THE RECORDS:
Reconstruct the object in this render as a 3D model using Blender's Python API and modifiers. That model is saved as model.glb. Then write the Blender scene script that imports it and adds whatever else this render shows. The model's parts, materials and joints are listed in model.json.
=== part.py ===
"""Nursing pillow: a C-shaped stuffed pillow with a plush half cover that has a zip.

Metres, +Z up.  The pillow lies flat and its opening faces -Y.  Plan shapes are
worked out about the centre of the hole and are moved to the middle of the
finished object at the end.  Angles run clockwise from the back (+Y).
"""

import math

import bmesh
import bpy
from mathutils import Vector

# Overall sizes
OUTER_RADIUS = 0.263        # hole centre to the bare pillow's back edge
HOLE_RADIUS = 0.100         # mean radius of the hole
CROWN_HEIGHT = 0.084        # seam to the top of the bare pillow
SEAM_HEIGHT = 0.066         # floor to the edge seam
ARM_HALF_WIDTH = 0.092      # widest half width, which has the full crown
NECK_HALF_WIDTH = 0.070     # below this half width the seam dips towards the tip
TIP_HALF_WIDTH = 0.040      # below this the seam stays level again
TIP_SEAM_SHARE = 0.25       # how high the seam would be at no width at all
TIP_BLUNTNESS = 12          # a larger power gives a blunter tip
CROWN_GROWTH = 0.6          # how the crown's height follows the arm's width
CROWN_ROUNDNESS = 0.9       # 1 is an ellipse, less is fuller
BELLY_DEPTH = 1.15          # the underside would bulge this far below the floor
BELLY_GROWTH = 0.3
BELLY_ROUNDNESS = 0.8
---
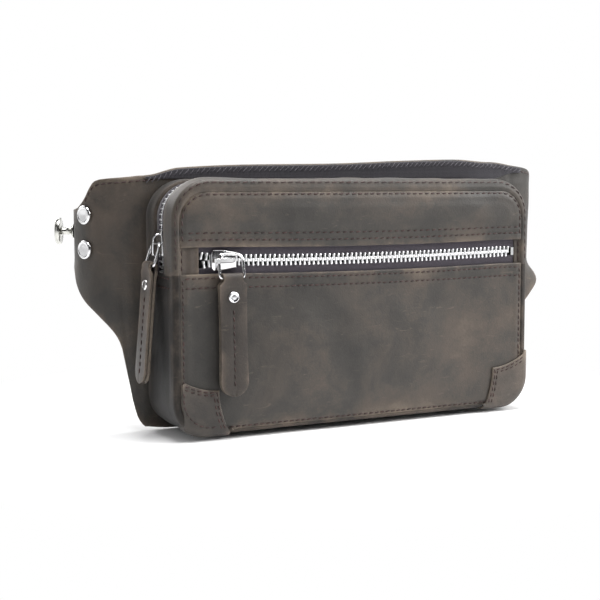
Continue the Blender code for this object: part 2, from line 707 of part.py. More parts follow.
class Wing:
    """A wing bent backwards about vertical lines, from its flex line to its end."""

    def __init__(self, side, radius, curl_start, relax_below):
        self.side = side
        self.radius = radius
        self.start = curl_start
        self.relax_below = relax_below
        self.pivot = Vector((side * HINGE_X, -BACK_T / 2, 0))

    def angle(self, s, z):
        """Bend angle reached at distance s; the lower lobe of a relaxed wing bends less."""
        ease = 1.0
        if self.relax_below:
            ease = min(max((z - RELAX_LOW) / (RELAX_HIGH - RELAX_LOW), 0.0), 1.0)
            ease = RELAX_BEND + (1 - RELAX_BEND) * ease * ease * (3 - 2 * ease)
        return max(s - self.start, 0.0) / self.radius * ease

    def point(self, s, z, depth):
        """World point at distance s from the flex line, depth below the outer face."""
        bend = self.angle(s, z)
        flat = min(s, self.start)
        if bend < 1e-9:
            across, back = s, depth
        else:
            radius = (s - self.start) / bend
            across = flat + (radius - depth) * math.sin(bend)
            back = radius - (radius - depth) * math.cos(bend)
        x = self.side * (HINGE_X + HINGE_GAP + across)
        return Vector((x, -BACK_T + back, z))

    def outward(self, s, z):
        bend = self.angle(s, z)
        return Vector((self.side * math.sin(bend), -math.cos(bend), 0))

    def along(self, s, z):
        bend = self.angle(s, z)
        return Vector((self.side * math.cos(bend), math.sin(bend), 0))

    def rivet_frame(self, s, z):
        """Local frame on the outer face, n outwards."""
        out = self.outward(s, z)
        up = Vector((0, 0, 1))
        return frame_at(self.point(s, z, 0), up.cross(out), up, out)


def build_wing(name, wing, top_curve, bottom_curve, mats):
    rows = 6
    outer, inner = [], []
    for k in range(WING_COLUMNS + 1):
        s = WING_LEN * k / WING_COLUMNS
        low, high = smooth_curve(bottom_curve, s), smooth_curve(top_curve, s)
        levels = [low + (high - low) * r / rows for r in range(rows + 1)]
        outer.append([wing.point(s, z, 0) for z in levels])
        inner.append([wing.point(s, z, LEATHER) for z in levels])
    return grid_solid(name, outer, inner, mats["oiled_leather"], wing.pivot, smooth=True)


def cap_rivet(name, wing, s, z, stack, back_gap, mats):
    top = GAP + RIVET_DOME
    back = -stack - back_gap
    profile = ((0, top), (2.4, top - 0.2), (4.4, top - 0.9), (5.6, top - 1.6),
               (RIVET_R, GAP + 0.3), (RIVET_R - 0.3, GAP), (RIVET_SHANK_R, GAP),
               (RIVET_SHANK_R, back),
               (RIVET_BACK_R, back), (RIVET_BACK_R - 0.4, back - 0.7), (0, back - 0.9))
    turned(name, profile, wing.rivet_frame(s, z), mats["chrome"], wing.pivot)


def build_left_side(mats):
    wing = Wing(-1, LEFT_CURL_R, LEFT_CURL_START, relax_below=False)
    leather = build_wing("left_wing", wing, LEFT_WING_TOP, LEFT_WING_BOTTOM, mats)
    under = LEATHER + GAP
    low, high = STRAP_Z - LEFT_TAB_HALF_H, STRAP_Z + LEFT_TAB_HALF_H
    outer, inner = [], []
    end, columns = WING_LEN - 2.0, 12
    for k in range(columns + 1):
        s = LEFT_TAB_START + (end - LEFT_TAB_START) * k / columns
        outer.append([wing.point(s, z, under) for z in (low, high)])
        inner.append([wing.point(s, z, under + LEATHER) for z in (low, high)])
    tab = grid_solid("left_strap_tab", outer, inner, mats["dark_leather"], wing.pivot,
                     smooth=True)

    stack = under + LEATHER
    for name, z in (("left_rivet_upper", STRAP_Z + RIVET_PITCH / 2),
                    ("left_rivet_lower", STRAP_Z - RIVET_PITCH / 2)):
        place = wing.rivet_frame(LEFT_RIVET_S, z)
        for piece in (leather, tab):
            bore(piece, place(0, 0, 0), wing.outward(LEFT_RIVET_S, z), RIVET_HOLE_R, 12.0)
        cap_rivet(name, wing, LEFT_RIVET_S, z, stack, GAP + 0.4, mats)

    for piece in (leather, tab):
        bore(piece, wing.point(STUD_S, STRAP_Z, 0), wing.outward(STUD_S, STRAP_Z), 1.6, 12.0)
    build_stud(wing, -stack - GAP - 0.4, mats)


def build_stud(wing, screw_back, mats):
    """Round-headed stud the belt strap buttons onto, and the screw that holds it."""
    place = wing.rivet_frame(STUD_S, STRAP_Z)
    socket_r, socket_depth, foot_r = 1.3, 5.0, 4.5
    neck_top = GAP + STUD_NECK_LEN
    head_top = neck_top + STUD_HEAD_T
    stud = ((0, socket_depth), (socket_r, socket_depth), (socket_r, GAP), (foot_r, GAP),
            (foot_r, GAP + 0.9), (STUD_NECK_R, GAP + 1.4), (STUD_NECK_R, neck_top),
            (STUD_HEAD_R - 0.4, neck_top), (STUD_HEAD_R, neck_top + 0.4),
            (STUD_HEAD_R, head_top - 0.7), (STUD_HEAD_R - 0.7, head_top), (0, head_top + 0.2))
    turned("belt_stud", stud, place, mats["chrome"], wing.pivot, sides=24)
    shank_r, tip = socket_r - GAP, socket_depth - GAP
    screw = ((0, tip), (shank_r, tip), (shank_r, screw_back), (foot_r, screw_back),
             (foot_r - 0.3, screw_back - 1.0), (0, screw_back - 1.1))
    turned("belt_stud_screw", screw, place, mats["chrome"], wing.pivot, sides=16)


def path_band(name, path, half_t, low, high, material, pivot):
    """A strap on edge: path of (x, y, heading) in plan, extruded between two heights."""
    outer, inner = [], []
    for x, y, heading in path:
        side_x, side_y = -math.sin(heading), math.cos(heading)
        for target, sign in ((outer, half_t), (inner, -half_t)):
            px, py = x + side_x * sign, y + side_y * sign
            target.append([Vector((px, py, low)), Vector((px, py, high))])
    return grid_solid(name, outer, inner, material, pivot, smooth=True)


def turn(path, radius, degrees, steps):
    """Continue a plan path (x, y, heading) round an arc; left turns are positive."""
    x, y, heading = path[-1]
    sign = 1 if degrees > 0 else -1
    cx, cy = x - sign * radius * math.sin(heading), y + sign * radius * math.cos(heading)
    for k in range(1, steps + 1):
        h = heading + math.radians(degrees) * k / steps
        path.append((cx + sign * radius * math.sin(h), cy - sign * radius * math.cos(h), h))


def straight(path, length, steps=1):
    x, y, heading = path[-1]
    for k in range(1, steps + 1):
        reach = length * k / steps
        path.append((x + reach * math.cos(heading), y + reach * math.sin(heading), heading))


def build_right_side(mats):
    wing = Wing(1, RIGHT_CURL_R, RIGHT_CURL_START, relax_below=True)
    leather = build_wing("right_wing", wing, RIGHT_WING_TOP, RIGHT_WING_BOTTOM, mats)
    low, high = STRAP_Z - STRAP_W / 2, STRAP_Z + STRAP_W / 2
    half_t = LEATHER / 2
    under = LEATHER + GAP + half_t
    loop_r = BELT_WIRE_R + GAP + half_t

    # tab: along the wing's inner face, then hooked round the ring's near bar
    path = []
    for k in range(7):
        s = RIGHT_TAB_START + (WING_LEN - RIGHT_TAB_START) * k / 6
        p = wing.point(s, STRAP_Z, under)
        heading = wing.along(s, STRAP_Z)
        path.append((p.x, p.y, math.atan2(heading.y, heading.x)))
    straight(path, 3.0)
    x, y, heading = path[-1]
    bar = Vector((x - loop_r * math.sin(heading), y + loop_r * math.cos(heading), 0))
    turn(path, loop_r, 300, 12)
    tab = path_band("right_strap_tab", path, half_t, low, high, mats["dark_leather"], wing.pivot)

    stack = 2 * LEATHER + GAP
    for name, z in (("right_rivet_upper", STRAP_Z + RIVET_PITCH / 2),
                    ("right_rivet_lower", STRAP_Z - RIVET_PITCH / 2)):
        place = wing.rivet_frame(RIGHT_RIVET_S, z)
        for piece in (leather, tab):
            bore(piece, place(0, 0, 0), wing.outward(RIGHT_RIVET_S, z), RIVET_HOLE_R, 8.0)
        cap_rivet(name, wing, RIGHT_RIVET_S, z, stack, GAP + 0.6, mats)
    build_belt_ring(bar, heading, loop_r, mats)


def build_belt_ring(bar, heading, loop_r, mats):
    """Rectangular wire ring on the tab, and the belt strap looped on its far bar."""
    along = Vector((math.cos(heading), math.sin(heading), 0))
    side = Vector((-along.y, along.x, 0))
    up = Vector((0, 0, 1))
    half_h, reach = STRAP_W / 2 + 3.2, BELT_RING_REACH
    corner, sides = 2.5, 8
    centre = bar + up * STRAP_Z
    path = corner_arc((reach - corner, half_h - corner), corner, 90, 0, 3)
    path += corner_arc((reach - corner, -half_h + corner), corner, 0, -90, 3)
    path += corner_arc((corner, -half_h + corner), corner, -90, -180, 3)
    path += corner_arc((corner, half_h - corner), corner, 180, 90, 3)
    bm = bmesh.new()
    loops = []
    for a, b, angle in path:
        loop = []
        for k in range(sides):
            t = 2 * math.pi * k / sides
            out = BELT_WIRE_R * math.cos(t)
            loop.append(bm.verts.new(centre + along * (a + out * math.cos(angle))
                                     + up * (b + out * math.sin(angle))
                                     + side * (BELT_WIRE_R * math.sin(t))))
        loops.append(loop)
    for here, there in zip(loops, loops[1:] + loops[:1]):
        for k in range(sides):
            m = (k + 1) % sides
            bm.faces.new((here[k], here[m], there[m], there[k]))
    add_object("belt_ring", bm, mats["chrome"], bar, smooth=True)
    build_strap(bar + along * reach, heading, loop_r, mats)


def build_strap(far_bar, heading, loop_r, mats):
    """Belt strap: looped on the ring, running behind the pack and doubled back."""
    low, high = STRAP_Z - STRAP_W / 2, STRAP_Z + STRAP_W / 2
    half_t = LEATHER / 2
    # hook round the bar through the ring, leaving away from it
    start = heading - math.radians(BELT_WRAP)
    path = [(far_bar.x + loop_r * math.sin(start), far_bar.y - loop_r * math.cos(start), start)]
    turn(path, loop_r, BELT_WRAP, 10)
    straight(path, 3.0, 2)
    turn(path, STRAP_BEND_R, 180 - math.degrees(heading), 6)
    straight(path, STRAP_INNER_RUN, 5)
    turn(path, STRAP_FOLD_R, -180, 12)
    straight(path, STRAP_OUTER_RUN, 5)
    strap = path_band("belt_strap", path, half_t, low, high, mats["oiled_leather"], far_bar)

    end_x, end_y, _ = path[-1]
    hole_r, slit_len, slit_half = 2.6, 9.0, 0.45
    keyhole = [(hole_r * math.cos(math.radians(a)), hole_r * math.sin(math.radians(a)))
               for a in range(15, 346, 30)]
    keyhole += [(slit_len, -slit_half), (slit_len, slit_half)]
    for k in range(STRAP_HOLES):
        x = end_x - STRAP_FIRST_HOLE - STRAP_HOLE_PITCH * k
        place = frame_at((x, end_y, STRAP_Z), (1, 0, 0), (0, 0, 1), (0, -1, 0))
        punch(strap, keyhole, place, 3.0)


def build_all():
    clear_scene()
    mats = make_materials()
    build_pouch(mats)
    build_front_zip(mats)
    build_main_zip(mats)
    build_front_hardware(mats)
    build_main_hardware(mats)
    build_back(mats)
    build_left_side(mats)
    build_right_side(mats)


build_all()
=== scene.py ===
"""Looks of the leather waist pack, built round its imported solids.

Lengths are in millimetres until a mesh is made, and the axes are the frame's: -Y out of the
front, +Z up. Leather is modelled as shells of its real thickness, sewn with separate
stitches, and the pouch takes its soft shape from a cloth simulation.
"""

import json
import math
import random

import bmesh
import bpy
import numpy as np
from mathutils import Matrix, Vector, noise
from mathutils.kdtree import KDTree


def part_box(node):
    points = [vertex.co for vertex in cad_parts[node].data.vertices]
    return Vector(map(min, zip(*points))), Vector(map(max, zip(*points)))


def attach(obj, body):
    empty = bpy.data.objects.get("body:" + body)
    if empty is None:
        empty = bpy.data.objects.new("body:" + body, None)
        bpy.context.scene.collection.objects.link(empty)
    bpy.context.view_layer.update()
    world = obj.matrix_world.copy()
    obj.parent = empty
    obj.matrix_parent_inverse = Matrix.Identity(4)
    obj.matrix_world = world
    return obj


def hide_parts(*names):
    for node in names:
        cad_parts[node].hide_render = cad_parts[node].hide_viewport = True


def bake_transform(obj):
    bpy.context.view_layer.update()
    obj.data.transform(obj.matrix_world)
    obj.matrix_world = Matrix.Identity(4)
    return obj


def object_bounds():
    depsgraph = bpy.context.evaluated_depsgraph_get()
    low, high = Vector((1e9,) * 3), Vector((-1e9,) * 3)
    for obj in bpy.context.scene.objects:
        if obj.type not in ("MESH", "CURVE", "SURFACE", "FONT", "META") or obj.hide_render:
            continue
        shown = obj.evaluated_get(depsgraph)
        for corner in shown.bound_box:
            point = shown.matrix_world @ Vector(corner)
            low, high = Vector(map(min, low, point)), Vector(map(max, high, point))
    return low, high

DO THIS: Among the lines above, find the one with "mats = make_materials()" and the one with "if empty is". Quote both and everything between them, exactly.

FINISHED TASK:
    mats = make_materials()
    build_pouch(mats)
    build_front_zip(mats)
    build_main_zip(mats)
    build_front_hardware(mats)
    build_main_hardware(mats)
    build_back(mats)
    build_left_side(mats)
    build_right_side(mats)


build_all()
=== scene.py ===
"""Looks of the leather waist pack, built round its imported solids.

Lengths are in millimetres until a mesh is made, and the axes are the frame's: -Y out of the
front, +Z up. Leather is modelled as shells of its real thickness, sewn with separate
stitches, and the pouch takes its soft shape from a cloth simulation.
"""

import json
import math
import random

import bmesh
import bpy
import numpy as np
from mathutils import Matrix, Vector, noise
from mathutils.kdtree import KDTree


def part_box(node):
    points = [vertex.co for vertex in cad_parts[node].data.vertices]
    return Vector(map(min, zip(*points))), Vector(map(max, zip(*points)))


def attach(obj, body):
    empty = bpy.data.objects.get("body:" + body)
    if empty is None:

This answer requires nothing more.